处于发展变化中的手机影像面临着多重可能性与挑战。尽管手机摄制电影作为一种媒体实践为电影制作和观看提供了另一种选择,也促进和创造了电影话语的新模式。但作为一个在便捷追求、低成本条件与实验表达话语模式下产生的新影像形态,一方面手机摄制电影并非电影的制作传统,也难以在院线和银幕幻觉中争取生存空间,对于众多导演和创作者而言,它属于大众而非精英,属于民间创造而非殿堂艺术。作为新的技术手段,手机拍电影还没有体现出艺术家们的太多热情,正如在数字技术已然解构了传统电影生产方式的当下,如克里斯托弗·诺兰这样一些导演仍然拒绝数字技术并保持着对胶片的热情。

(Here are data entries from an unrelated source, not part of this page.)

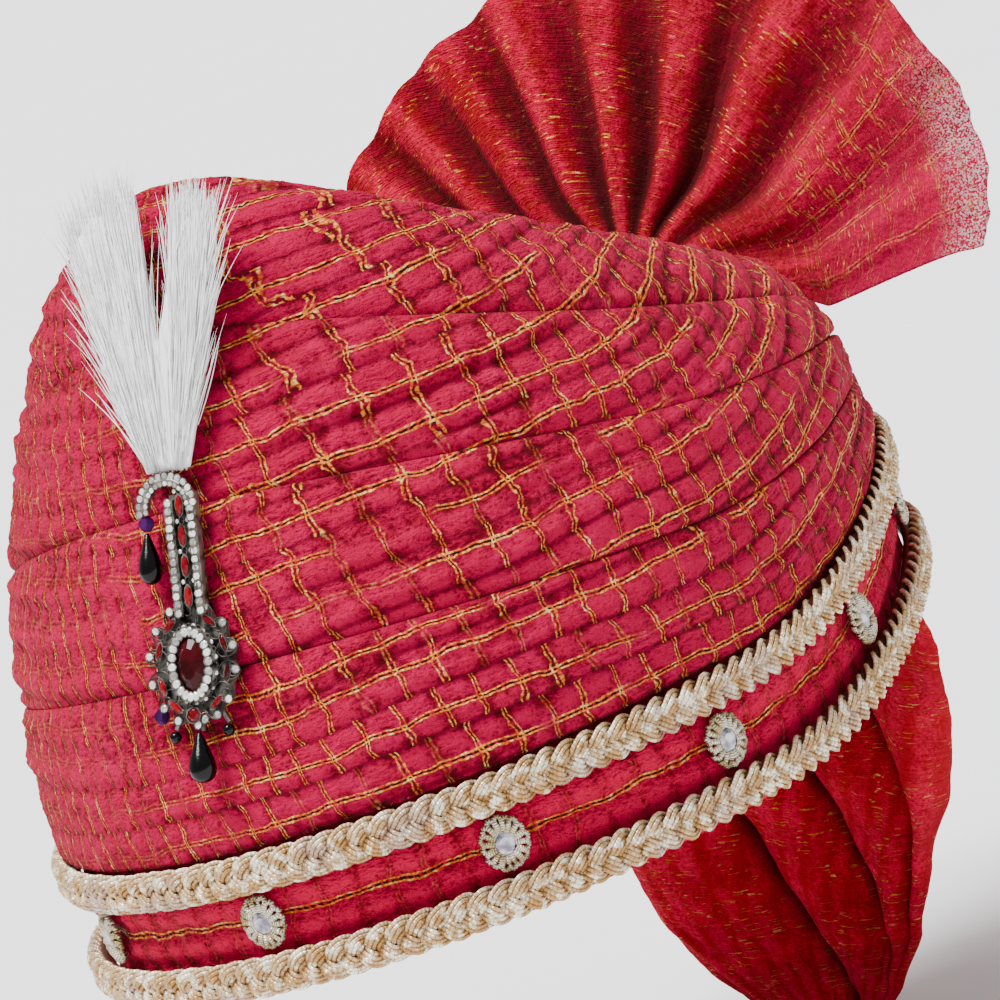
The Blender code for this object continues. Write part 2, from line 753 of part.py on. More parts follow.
def gem(name, place, centre, half_width, half_height, depth, corners, finish, start=0.0):
    """Cut stone with a table, a ring of crown facets and a ring below its girdle."""
    sections = []
    for reach, height in ((0.62, 0.0), (1.0, 0.35), (1.0, 0.5), (0.58, 1.0)):
        section = []
        for corner in range(corners):
            turn = start + 2 * pi * corner / corners
            flat = Vector((half_width * reach * cos(turn), half_height * reach * sin(turn), depth * height))
            section.append(place @ (centre + flat))
        sections.append(section)
    return lofted_solid(name, sections, finish)


def turned(name, place, top, levels, sides, finish):
    """Bead or drop turned about the brooch's upright, hanging down from its top."""
    sections = []
    for radius, below in levels:
        section = []
        for corner in range(sides):
            turn = 2 * pi * corner / sides
            section.append(place @ (top + Vector((radius * cos(turn), -below, radius * sin(turn)))))
        sections.append(section)
    return lofted_solid(name, sections, finish)


def drop_levels(length, radius):
    """Radii down a pear drop."""
    shares = ((0.16, 0.0), (0.42, 0.18), (0.80, 0.45), (1.0, 0.70), (0.80, 0.90), (0.30, 1.0))
    return [(radius * wide, length * below) for wide, below in shares]


def bead_levels(radius):
    """Radii down a round bead."""
    return [(radius * sin(pi * step / 6), radius * (1 - cos(pi * step / 6))) for step in (1, 2, 3, 4, 5)]


def plume(place, finish):
    """Feather plume: locks that part into two tufts, fused at a narrow head."""
    start = PLATE_HALF_HEIGHT + STEM_LENGTH - HOOK_RADIUS * 0.4 + HOOK_RADIUS * 0.95 + RAIL_WIRE + 2 * GAP
    centre = Vector((STEM_OFFSET - HOOK_RADIUS * 0.45, start, PLATE_THICKNESS * 0.9))
    tilt = Matrix.Rotation(-PLUME_LEAN, 4, "X")
    stand = place @ Matrix.Translation(centre) @ tilt
    tips = []
    for lock in PLUME_LOCKS:
        tips.append((lock.notch_across, lock.notch_up, 0.35))
        tips.append((lock.tip_across, lock.tip_up, 1.0))
    tips.append((*PLUME_LAST_NOTCH, 0.35))
    levels = ((0.0, 1.0), (0.16, 0.95), (0.55, 0.75), (1.0, 0.22))
    base = PLUME_BASE_SHARE * PLUME_LENGTH
    front = []
    back = []
    for along, thick in levels:
        front_row = []
        back_row = []
        for number, (across, up, ridge) in enumerate(tips):
            spread = 2 * number / (len(tips) - 1) - 1
            foot = Vector((base * spread, 0, 0))
            tip = Vector((across * PLUME_LENGTH, up * PLUME_LENGTH, 0))
            point = foot.lerp(tip, along)
            point.x += base * 0.9 * spread * along * (1 - along)
            half = PLUME_THICKNESS / 2 * thick * (ridge if along else 1.0)
            front_row.append(stand @ (point + Vector((0, 0, half))))
            back_row.append(stand @ (point - Vector((0, 0, half))))
        front.append(front_row)
        back.append(back_row)
    return sheet_solid("feather_plume", front, back, finish)


def brooch():
    """Silver brooch, its stones, beads and drops, and the plume above it."""
    silver = material("brooch silver", (0.62, 0.60, 0.58), 1.0, 0.25)
    garnet_red = material("garnet", (0.16, 0.005, 0.012), 0.0, 0.1)
    purple = material("purple glass", (0.07, 0.012, 0.09), 0.0, 0.15)
    jet = material("black glass", (0.008, 0.006, 0.008), 0.0, 0.1)
    white = material("white feather", (0.85, 0.85, 0.86), 0.0, 0.9)
    place = brooch_place()

    ring_wide = GARNET_HALF_WIDTH + GAP + RING_WIRE
    ring_tall = GARNET_HALF_HEIGHT + GAP + RING_WIRE
    ring_depth = PLATE_THICKNESS + RING_WIRE * 0.5
    hook = hook_path()
    left = STEM_OFFSET - STEM_HALF_WIDTH + RAIL_WIRE
    rail_start = PLATE_HALF_HEIGHT * 0.80
    rail_end = PLATE_HALF_HEIGHT + STEM_LENGTH - RAIL_WIRE * 0.9
    rail = [
        Vector((left, rail_start + (rail_end - rail_start) * step / 13, hook[0].z * 0.97)) for step in range(14)
    ]
    hook_end = hook[-1]
    depth = PLATE_THICKNESS / 2
    purple_top = hook_end - Vector((0, RAIL_WIRE * sin(pi * HOOK_OVERRUN) + GAP, 0))
    end_top = -PLATE_HALF_HEIGHT - JET_BEAD / 2
    pegs = (
        (Vector((0, -PLATE_HALF_HEIGHT * 0.7, depth)), Vector((0, end_top, depth))),
        (
            Vector((-PLATE_HALF_WIDTH * 0.4, -PLATE_HALF_HEIGHT * 0.7, depth)),
            Vector((-PLATE_HALF_WIDTH * 0.62, -PLATE_HALF_HEIGHT * 1.02, depth)),
        ),
        (
            Vector((PLATE_HALF_WIDTH * 0.4, -PLATE_HALF_HEIGHT * 0.7, depth)),
            Vector((PLATE_HALF_WIDTH * 0.62, -PLATE_HALF_HEIGHT * 1.02, depth)),
        ),
    )
    flat = Matrix.Identity(4)
    shapes = [
        plate_points(flat),
        stem_points(flat),
        beaded_ring(ring_wide, ring_tall, RING_WIRE, 16, ring_depth, flat),
        rod(rail, swelling(len(rail), RAIL_WIRE), 6, flat),
        rod(hook, swelling(len(hook), RAIL_WIRE), 6, flat),
    ]
    shapes += [rod(list(peg), (PEG_RADIUS, PEG_RADIUS), 6, flat) for peg in pegs]
    join_solids("brooch_frame", shapes, silver).data.transform(place)

    garnet_seat = Vector((0, 0, PLATE_THICKNESS + GAP))
    gem("garnet", place, garnet_seat, GARNET_HALF_WIDTH, GARNET_HALF_HEIGHT, GARNET_DEPTH, 12, garnet_red)

    half = PURPLE_BEAD / 2
    bead_centre = purple_top - Vector((0, half, half * 0.8))
    gem("purple_bead_upper", place, bead_centre, half * 1.08, half * 1.08, PURPLE_BEAD * 0.8, 8, purple, pi / 8)
    drop_top = bead_centre + Vector((0, -half - GAP, half * 0.8))
    turned("jet_drop_upper", place, drop_top, drop_levels(SIDE_DROP_LENGTH, SIDE_DROP_RADIUS), 10, jet)

    side_centre = beside_plate(radians(222), half * 1.08 + GAP)
    gem("purple_bead_lower", place, side_centre, half * 1.08, half * 1.08, PURPLE_BEAD * 0.8, 8, purple, pi / 8)
    drop_place = Vector((0, end_top - GAP, END_DROP_RADIUS * 0.85))
    turned("jet_drop_lower", place, drop_place, drop_levels(END_DROP_LENGTH, END_DROP_RADIUS), 10, jet)
    for name, peg in (("jet_bead_left", pegs[1]), ("jet_bead_right", pegs[2])):
        top = peg[1] + Vector((0, -GAP, JET_BEAD / 4))
        turned(name, place, top, bead_levels(JET_BEAD / 2), 10, jet)
    plume(place, white)


def turban():
    """Cloth, trim and flowers."""
    crimson = material("crimson cloth", (0.52, 0.012, 0.055), 0.0, 0.85)
    deep = material("deep crimson cloth", (0.38, 0.006, 0.030), 0.0, 0.85)
    gold = material("pale gold cord", (0.66, 0.52, 0.28), 0.35, 0.5)
    petal = material("silver gold wire", (0.60, 0.54, 0.38), 0.7, 0.4)
    glass = material("mirror glass", (0.55, 0.56, 0.58), 1.0, 0.1)

    ring_solid("rim_band", band_section, crimson)
    ring_solid("braid_lower", braid_section(LOWER_BRAID_Z), gold)
    ring_solid("braid_upper", braid_section(UPPER_BRAID_Z), gold)
    for turn in TURNS:
        ring_solid(turn.name, turn_section(turn), crimson)
    top_cloth(crimson)
    fan(deep)
    tail(deep)
    for number, place in enumerate(flower_places(), 1):
        flower(f"flower_{number:02d}", place, petal)
        mirror(f"mirror_{number:02d}", place, glass)


for old in list(bpy.data.objects):
    bpy.data.objects.remove(old)
turban()
brooch()
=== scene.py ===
from math import atan2, cos, pi, radians, sin

import bmesh
import bpy
import numpy as np
from bpy.props import FloatProperty, FloatVectorProperty, IntProperty, PointerProperty
from mathutils import Matrix, Vector


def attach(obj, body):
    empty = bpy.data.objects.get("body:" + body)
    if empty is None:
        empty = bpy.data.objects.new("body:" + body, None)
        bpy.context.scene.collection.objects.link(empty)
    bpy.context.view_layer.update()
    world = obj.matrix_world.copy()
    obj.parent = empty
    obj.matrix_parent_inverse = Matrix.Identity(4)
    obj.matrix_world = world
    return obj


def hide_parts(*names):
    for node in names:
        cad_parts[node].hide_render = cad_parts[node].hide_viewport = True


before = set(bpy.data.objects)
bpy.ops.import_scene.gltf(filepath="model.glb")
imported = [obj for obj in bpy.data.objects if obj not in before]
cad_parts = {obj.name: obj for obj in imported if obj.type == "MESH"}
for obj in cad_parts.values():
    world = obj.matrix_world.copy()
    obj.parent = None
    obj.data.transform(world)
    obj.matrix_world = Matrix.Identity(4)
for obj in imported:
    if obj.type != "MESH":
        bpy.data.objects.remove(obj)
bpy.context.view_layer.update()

bl_info = {
    "name": "Tied turban",
    "version": (1, 0, 0),
    "blender": (4, 5, 0),
    "location": "3D View > Sidebar > Turban",
    "description": "Dresses the turban's frame with cloth, plaited cord, flowers, brooch and plume",
    "category": "Object",
}

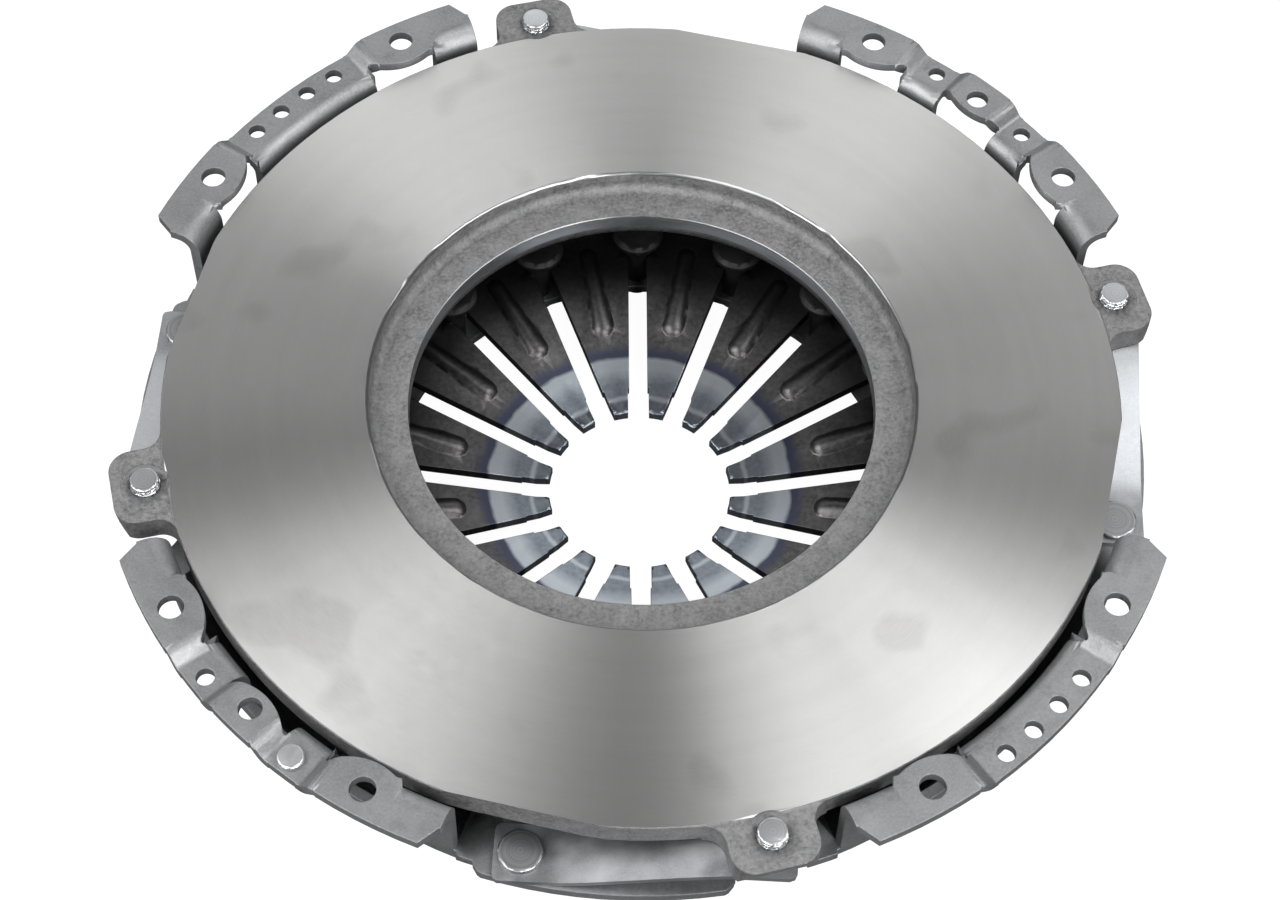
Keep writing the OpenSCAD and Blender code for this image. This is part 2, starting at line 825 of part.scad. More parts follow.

手机影像作为独立的影像形式既抽离于传统电影的制作形态和美学意识又融合于传统电影的镜语体系和叙事内涵。尽管专业电影创作的门槛并未因手机影像的介入而产生巨大震荡,以手机摄制电影也并未直接降低电影整体的制作难度,但不可否认的是,手机移动技术的便携性和技术能力极大地改变了用户与媒体和创作实践的关系,手机于电影而言并非冒犯和针对,而呈现一种承接、并轨及影像多元制作方式的注解,为电影制作人阐释和创造新的电影制作范式提供了新的方式。进入手机5G 时代,手机影像势必会带来软硬件和云制作协同共筑影像的能力变化,手机与电影的融合目的在于引发电影人对手机作为影像内容生产工具的价值探讨,对大众而言,手机影像作为时代发展和科技的延伸而存在,通过技术之维不断突破艺术创作的边界,无限拓宽人们的想象空间实现艺术共创,也让电影在艺术范畴内的内涵不断深化,外延逐渐扩大,在技术的进步下拓宽表达形式、重构电影想象并助推创作自由,为电影艺术提供新的注解。

注释

①Kaitai源于日本文化,意为手提式、小型和便携式电话。